_Task details_
Copy every line of the listing exactly.

# Data start

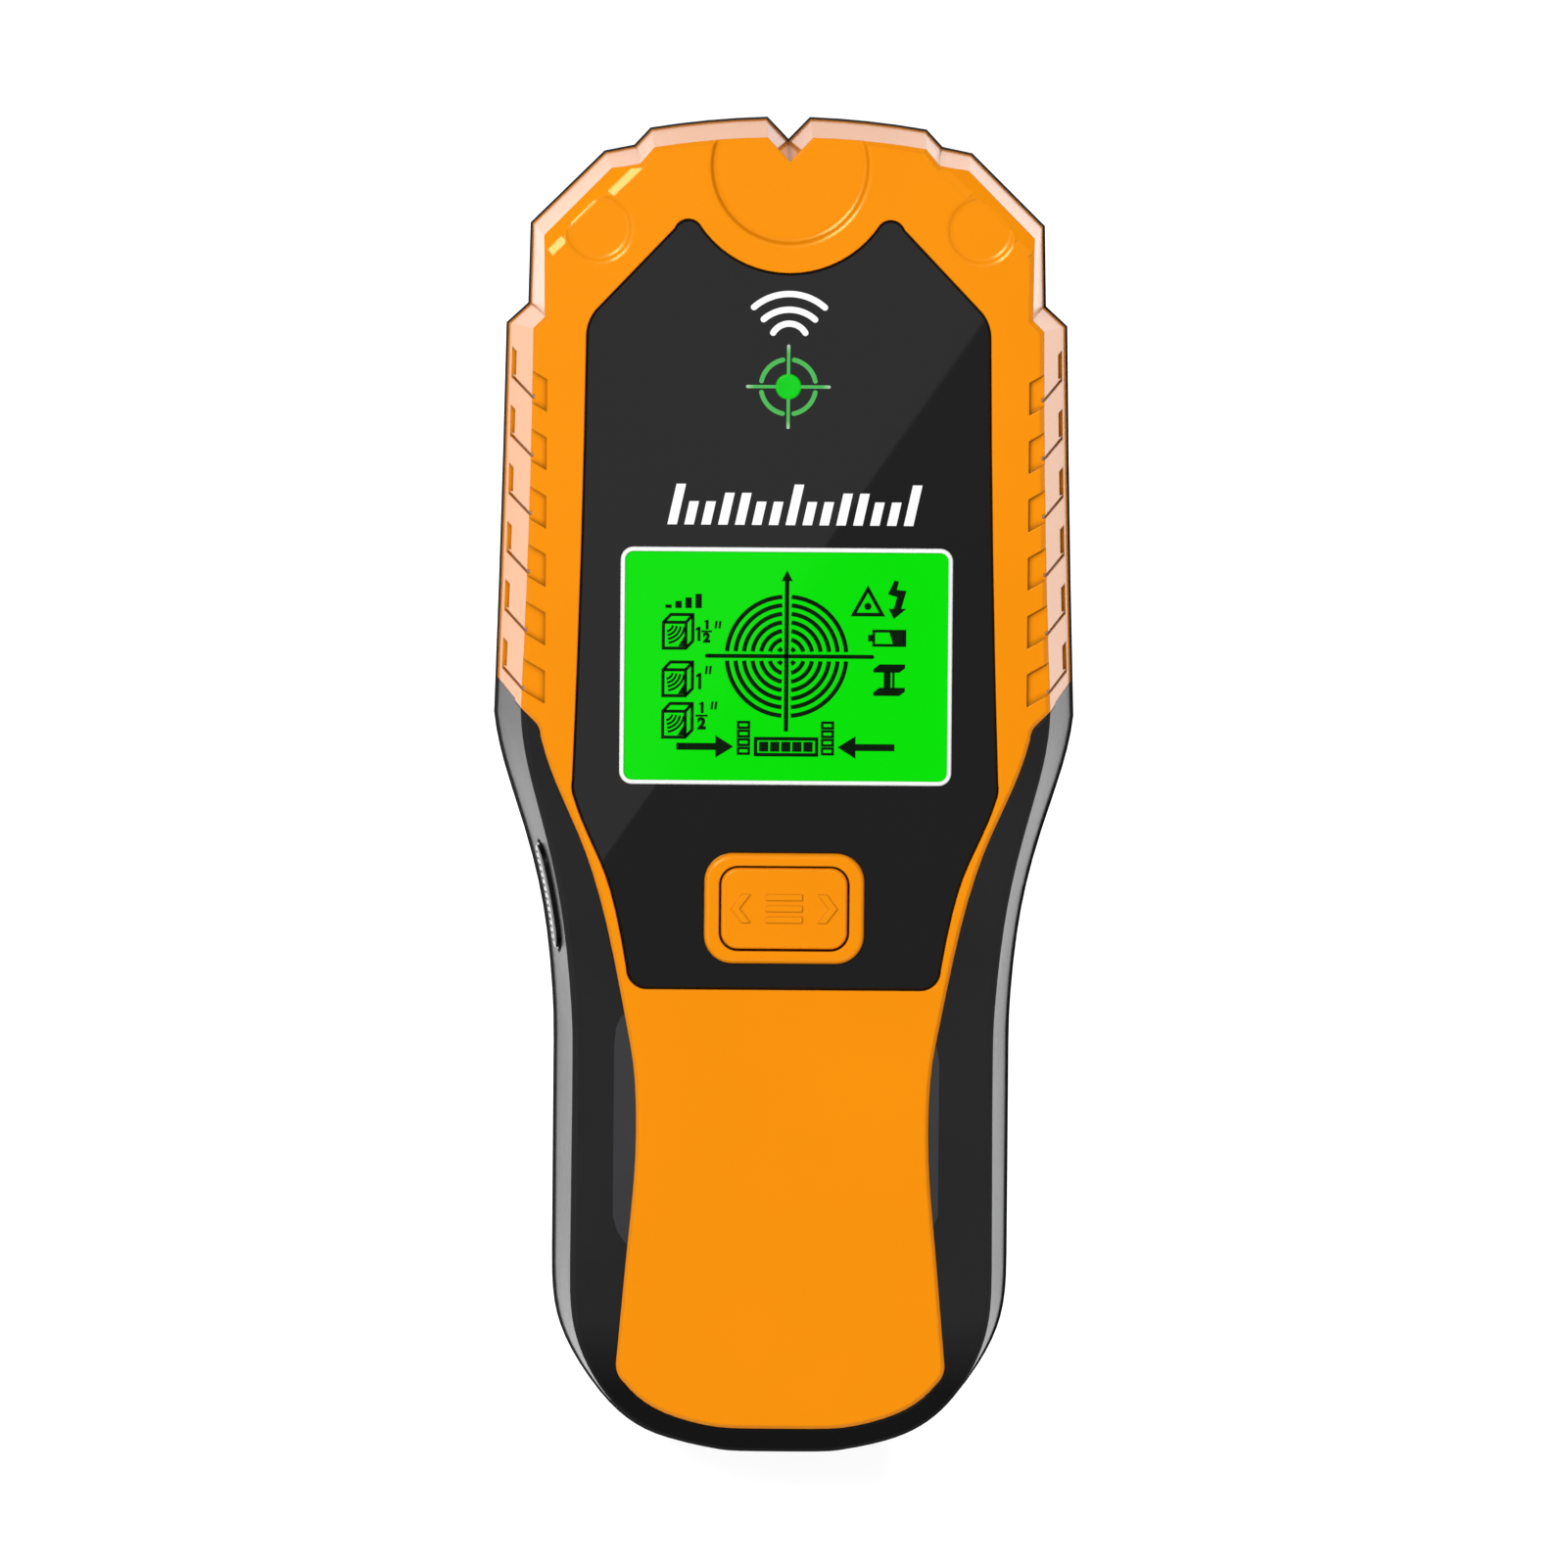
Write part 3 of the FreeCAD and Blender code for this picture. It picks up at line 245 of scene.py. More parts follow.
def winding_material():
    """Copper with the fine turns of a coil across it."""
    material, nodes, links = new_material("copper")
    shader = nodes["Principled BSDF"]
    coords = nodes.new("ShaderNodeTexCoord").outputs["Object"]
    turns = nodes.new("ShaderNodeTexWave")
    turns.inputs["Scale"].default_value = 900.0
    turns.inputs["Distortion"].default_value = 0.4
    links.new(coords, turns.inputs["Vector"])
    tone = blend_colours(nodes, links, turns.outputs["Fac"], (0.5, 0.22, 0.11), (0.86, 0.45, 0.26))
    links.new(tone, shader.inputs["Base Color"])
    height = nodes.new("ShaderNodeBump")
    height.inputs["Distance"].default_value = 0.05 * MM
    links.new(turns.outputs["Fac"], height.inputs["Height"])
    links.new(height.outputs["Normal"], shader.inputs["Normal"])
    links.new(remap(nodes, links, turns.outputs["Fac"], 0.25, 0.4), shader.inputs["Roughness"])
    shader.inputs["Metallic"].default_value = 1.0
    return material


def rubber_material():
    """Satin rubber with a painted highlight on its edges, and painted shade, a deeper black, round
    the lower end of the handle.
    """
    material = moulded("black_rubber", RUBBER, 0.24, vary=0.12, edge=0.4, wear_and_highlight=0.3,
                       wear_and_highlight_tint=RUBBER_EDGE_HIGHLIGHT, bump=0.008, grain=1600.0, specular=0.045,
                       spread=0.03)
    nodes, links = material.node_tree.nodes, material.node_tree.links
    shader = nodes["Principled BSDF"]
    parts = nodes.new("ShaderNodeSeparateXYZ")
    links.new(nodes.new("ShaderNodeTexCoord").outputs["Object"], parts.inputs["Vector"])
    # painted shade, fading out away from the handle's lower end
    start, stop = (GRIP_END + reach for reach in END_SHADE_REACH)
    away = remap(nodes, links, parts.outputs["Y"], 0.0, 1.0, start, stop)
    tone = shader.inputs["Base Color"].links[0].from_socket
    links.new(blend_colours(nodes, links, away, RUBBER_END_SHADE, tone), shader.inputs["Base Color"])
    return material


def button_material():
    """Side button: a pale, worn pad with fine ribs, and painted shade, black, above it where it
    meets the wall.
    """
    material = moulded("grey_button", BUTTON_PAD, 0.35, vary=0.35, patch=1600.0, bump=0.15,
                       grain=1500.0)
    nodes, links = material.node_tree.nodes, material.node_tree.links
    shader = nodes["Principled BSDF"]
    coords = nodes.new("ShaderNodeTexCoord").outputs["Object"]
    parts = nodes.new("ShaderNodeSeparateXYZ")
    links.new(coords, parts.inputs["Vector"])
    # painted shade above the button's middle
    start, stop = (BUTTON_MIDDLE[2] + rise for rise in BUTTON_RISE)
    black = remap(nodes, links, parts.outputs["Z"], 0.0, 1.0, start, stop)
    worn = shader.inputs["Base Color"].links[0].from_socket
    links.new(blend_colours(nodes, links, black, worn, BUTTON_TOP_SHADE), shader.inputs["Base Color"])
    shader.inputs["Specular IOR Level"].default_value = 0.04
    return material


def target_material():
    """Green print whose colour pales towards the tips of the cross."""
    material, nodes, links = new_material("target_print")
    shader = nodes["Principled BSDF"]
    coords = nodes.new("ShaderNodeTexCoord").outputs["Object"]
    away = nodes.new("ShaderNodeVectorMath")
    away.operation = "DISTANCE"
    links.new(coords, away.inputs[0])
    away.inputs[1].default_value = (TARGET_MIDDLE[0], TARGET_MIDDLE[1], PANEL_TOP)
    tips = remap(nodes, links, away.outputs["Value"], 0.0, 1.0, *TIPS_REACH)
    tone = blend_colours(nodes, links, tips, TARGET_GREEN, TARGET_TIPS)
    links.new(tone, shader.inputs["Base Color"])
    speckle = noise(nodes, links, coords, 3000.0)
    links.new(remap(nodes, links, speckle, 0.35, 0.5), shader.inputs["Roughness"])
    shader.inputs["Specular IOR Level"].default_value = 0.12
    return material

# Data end

_Result for this exercise_
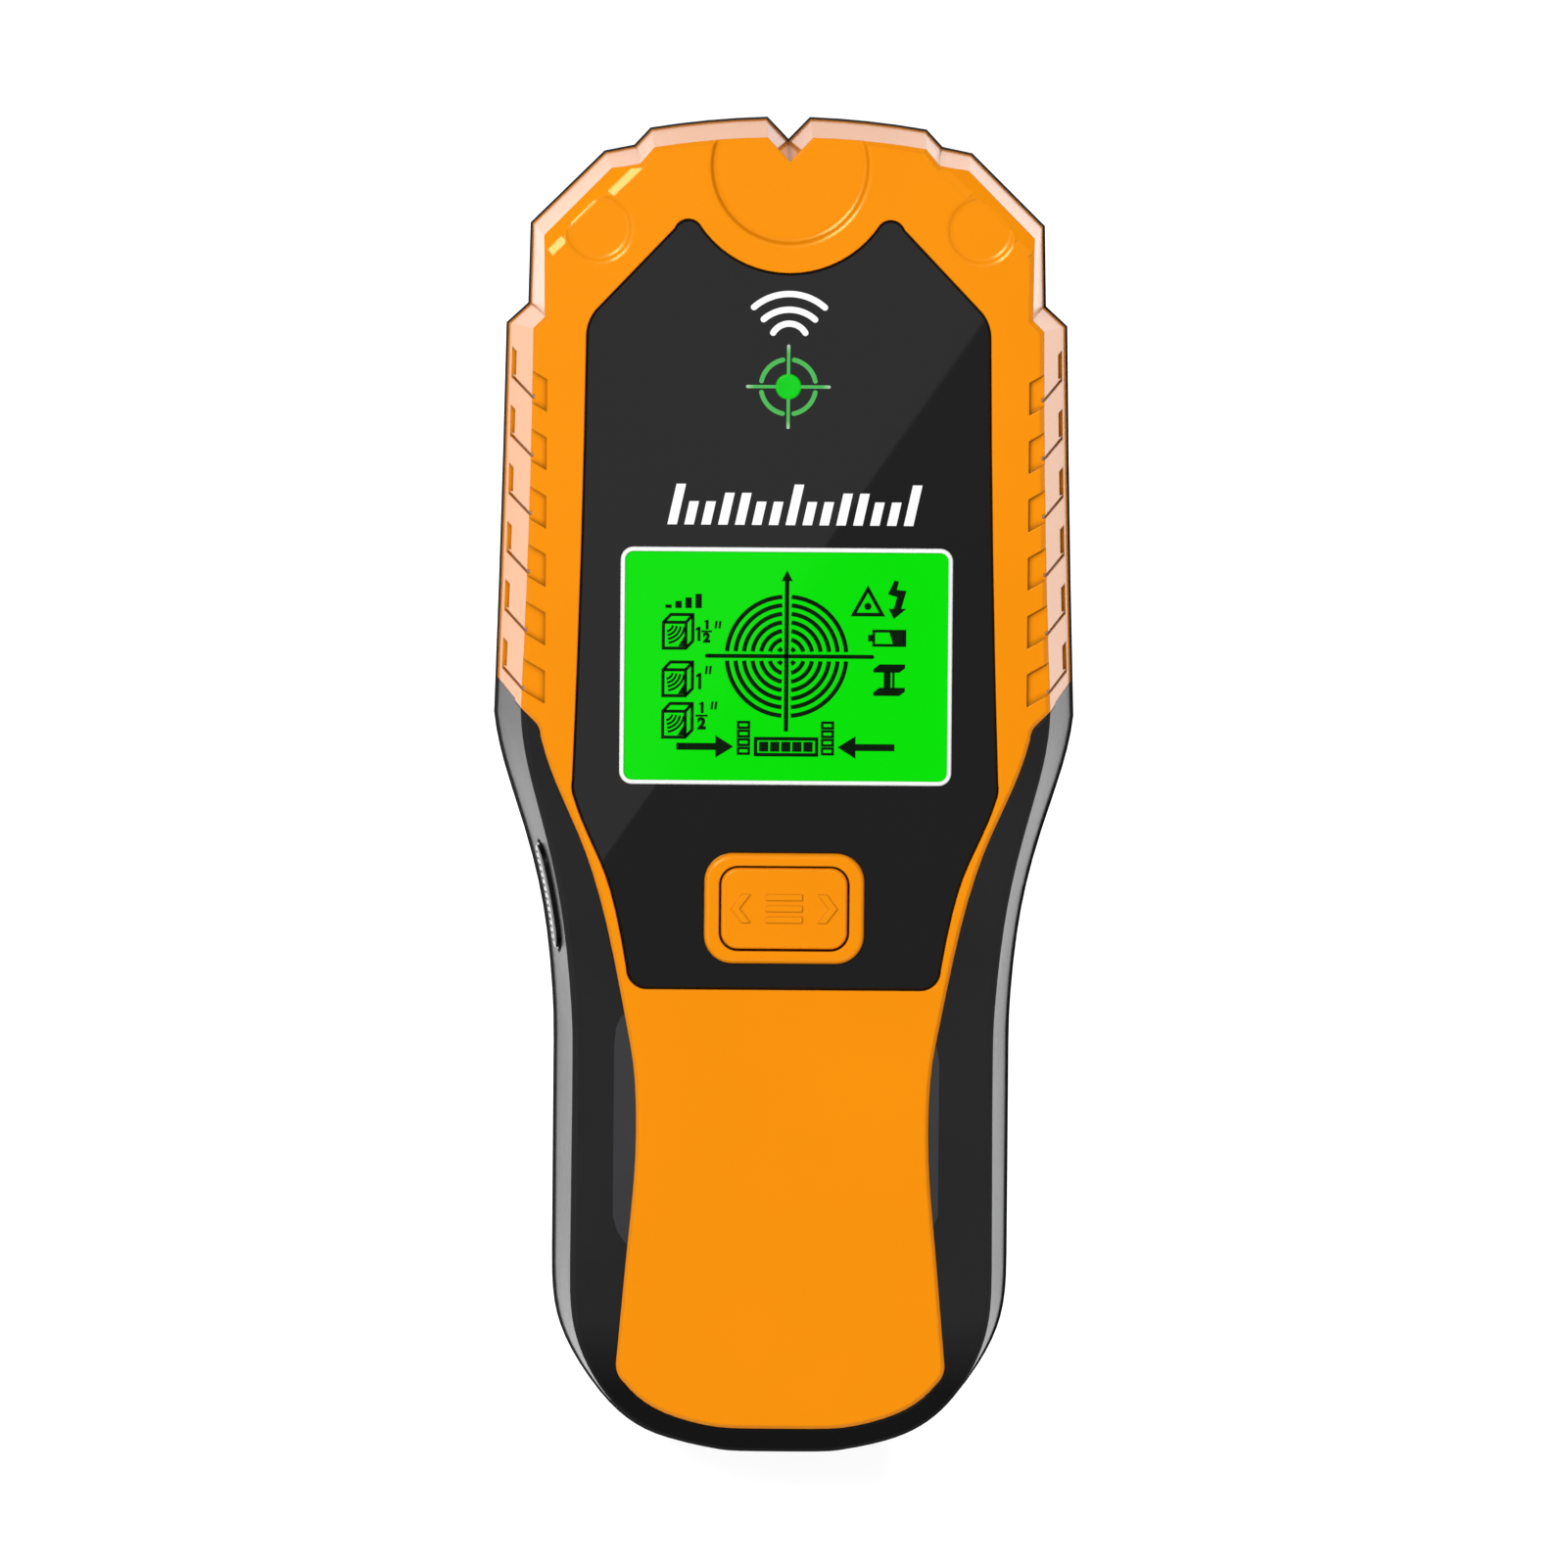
Write part 3 of the FreeCAD and Blender code for this picture. It picks up at line 245 of scene.py. More parts follow.
def winding_material():
    """Copper with the fine turns of a coil across it."""
    material, nodes, links = new_material("copper")
    shader = nodes["Principled BSDF"]
    coords = nodes.new("ShaderNodeTexCoord").outputs["Object"]
    turns = nodes.new("ShaderNodeTexWave")
    turns.inputs["Scale"].default_value = 900.0
    turns.inputs["Distortion"].default_value = 0.4
    links.new(coords, turns.inputs["Vector"])
    tone = blend_colours(nodes, links, turns.outputs["Fac"], (0.5, 0.22, 0.11), (0.86, 0.45, 0.26))
    links.new(tone, shader.inputs["Base Color"])
    height = nodes.new("ShaderNodeBump")
    height.inputs["Distance"].default_value = 0.05 * MM
    links.new(turns.outputs["Fac"], height.inputs["Height"])
    links.new(height.outputs["Normal"], shader.inputs["Normal"])
    links.new(remap(nodes, links, turns.outputs["Fac"], 0.25, 0.4), shader.inputs["Roughness"])
    shader.inputs["Metallic"].default_value = 1.0
    return material


def rubber_material():
    """Satin rubber with a painted highlight on its edges, and painted shade, a deeper black, round
    the lower end of the handle.
    """
    material = moulded("black_rubber", RUBBER, 0.24, vary=0.12, edge=0.4, wear_and_highlight=0.3,
                       wear_and_highlight_tint=RUBBER_EDGE_HIGHLIGHT, bump=0.008, grain=1600.0, specular=0.045,
                       spread=0.03)
    nodes, links = material.node_tree.nodes, material.node_tree.links
    shader = nodes["Principled BSDF"]
    parts = nodes.new("ShaderNodeSeparateXYZ")
    links.new(nodes.new("ShaderNodeTexCoord").outputs["Object"], parts.inputs["Vector"])
    # painted shade, fading out away from the handle's lower end
    start, stop = (GRIP_END + reach for reach in END_SHADE_REACH)
    away = remap(nodes, links, parts.outputs["Y"], 0.0, 1.0, start, stop)
    tone = shader.inputs["Base Color"].links[0].from_socket
    links.new(blend_colours(nodes, links, away, RUBBER_END_SHADE, tone), shader.inputs["Base Color"])
    return material


def button_material():
    """Side button: a pale, worn pad with fine ribs, and painted shade, black, above it where it
    meets the wall.
    """
    material = moulded("grey_button", BUTTON_PAD, 0.35, vary=0.35, patch=1600.0, bump=0.15,
                       grain=1500.0)
    nodes, links = material.node_tree.nodes, material.node_tree.links
    shader = nodes["Principled BSDF"]
    coords = nodes.new("ShaderNodeTexCoord").outputs["Object"]
    parts = nodes.new("ShaderNodeSeparateXYZ")
    links.new(coords, parts.inputs["Vector"])
    # painted shade above the button's middle
    start, stop = (BUTTON_MIDDLE[2] + rise for rise in BUTTON_RISE)
    black = remap(nodes, links, parts.outputs["Z"], 0.0, 1.0, start, stop)
    worn = shader.inputs["Base Color"].links[0].from_socket
    links.new(blend_colours(nodes, links, black, worn, BUTTON_TOP_SHADE), shader.inputs["Base Color"])
    shader.inputs["Specular IOR Level"].default_value = 0.04
    return material


def target_material():
    """Green print whose colour pales towards the tips of the cross."""
    material, nodes, links = new_material("target_print")
    shader = nodes["Principled BSDF"]
    coords = nodes.new("ShaderNodeTexCoord").outputs["Object"]
    away = nodes.new("ShaderNodeVectorMath")
    away.operation = "DISTANCE"
    links.new(coords, away.inputs[0])
    away.inputs[1].default_value = (TARGET_MIDDLE[0], TARGET_MIDDLE[1], PANEL_TOP)
    tips = remap(nodes, links, away.outputs["Value"], 0.0, 1.0, *TIPS_REACH)
    tone = blend_colours(nodes, links, tips, TARGET_GREEN, TARGET_TIPS)
    links.new(tone, shader.inputs["Base Color"])
    speckle = noise(nodes, links, coords, 3000.0)
    links.new(remap(nodes, links, speckle, 0.35, 0.5), shader.inputs["Roughness"])
    shader.inputs["Specular IOR Level"].default_value = 0.12
    return material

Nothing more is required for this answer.